My mom, Betty Anne McCaskill, emphasized early on that women can do anything men can do. She refused to let me and my sisters, Anne and Lisa, get a Barbie, Queen of the Prom board game when we were young. To win the game you had to get a dress and a boyfriend and go steady. “Dumb game. That is not how you win anything,” she told us. While she never discouraged marriage, she and Dad both reinforced the need for us to first be self-sufficient. In that sense, my parents were way ahead of their time in stressing independence. My dad’s words still ring in my ears: “You can’t find happiness with someone else until you are happy with yourself.” My dad, Bill, gave me the gift of incredible respect for a sense of humor. Even while I was ambitious, the people in my household taught me not to take myself too seriously. And as the most important male figure in my life, my father also gave me permission to be bossy and opinionated.
When I was in high school, I encountered my first situation where I had to choose whether to go along and be popular or to speak out even though I risked alienating some of my friends. The social sorority to which I belonged had always used popularity as the only measure for inclusion. I took the risk of saying that it might be a good idea to look at grades and school activities and maybe work for a little diversity if we were really focused on service as much as prestige. I felt strongly about this, and it hurt when my friends turned against me. That evening, as I was crying in my room, Dad quietly told me to snap out of it. He asked me to choose whether I wanted to be a leader or a follower, pointing out that followers never got their feelings hurt, but leaders always do. He told me one of his corny jokes and made me laugh. That was the year that Dad gave me John F. Kennedy’s book Profiles in Courage for Christmas.
Each year Dad encouraged me to enter the American Legion speech contest at West Junior High School. Though I made the finals in seventh and eighth grade, I never won. The contest required memorization of the speech, no notes allowed. One of those years I had the traumatic experience of forgetting my speech in front of the entire student body. Part of me wanted to sit out the competition in ninth grade, but a bigger part wanted to win. Dad and I talked about it and decided that my topic for this last try needed to be something I felt strongly about. I chose to give a speech about the Ku Klux Klan. He had me research the KKK, and we decided together that their offensive and repugnant oath would be a dramatic beginning to the speech.

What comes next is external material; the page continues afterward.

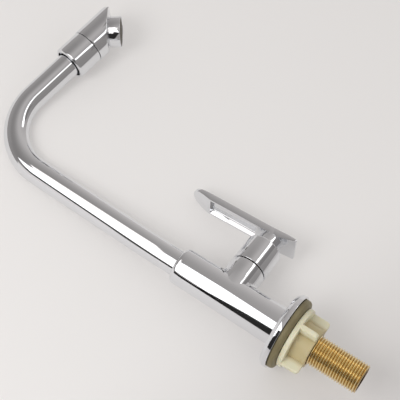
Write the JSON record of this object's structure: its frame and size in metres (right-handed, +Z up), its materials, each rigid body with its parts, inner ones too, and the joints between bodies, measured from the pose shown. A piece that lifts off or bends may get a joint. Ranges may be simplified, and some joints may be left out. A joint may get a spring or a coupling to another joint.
{
  "type": "kitchen tap",
  "caption": "Deck-mounted kitchen tap with a bent swivel spout, a swivel outlet head, a flat lever on a side branch and a threaded inlet shank with a fixing nut.",
  "frame": {"origin": "centre of the deck hole, on the top face of the deck", "axes": "+Z up along the tap body's axis, away from the deck; +X along the side branch, towards its lever; +Y completes a right-handed frame, and -Y is the side that the picture shows"},
  "size_m": [0.1595, 0.0687, 0.3076],
  "materials": {
    "chrome": "polished chrome plate",
    "brass": "machined brass",
    "steel": "plain stainless steel",
    "cream_nylon": "moulded nylon, satin",
    "olive_rubber": "moulded rubber, matt",
    "black_rubber": "rubber, matt",
    "ceramic": "lapped alumina ceramic, opaque",
    "white_plastic": "moulded plastic, satin",
    "screen_plastic": "moulded plastic, satin"
  },
  "bodies": {
    "tap_body": {"base_gasket": "olive_rubber", "base_flange": "chrome", "body_casting": "chrome", "inlet_shank": "brass", "shank_seal": "black_rubber", "seat_seal": "black_rubber", "fixed_disc": "ceramic", "headwork_bonnet": "brass", "bonnet_oring": "black_rubber"},
    "mounting_nut": {"mounting_nut": "cream_nylon"},
    "handle": {"handle_lever": "chrome", "handle_screw": "steel", "screw_plug": "chrome", "spindle": "brass", "spindle_oring": "black_rubber", "spindle_clip": "steel", "moving_disc": "ceramic"},
    "spout": {"spout_glide_ring": "white_plastic", "spout_tail": "brass", "spout_oring_lower": "black_rubber", "spout_oring_upper": "black_rubber", "spout_snap_ring": "steel", "spout_tube": "chrome", "head_sleeve": "chrome"},
    "outlet_head": {"mitre_head": "chrome", "head_oring": "black_rubber", "head_snap_ring": "steel", "nozzle_shell": "chrome", "aerator_washer": "black_rubber", "aerator_insert": "white_plastic", "outlet_screen": "screen_plastic"}
  },
  "joints": [
    {"name": "nut_travel", "type": "slide", "parent": "tap_body", "child": "mounting_nut", "axis": [0, 0, -1], "range_m": [0, 0.033]},
    {"name": "handle_turn", "type": "hinge", "parent": "tap_body", "child": "handle", "pos_m": [0, 0, 0.05], "axis": [1, 0, 0], "range_deg": [0, 90]},
    {"name": "spout_swivel", "type": "hinge", "parent": "tap_body", "child": "spout", "pos_m": [0, 0, 0.0888], "axis": [0, 0, 1], "continuous": true},
    {"name": "head_swivel", "type": "hinge", "parent": "spout", "child": "outlet_head", "pos_m": [0.09922, -0.02364, 0.24013], "axis": [0.9642, -0.2297, -0.1326], "continuous": true}
  ]
}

I can recall exactly how I felt standing alone at the podium, and I remember where Dad was sitting. And I can still feel the surge of adrenaline when, as I opened with those sickening words of allegiance to racism, I felt the connection with the audience and the incredible high when the thunderous applause came at the end of the speech, when I closed with the Pledge of Allegiance. Later Mom told me that when they announced me the winner, Dad was crying. It was probably around that time that I started talking about being Missouri’s first woman governor.
If you wanted to predict where I might end up, there are some good clues in a series of episodes that took place during my junior and senior years at Hickman High School in Columbia, Missouri. I had been a cheerleader all through junior high and until my senior year at Hickman, when they brought in professional judges to pick the team and I didn’t make it. It was as if the roof had fallen in on my life. My younger sister, Lisa, can still recall coming home and finding me sprawled across the bed, sobbing, mascara running down my face. What a comedown. What a catastrophe.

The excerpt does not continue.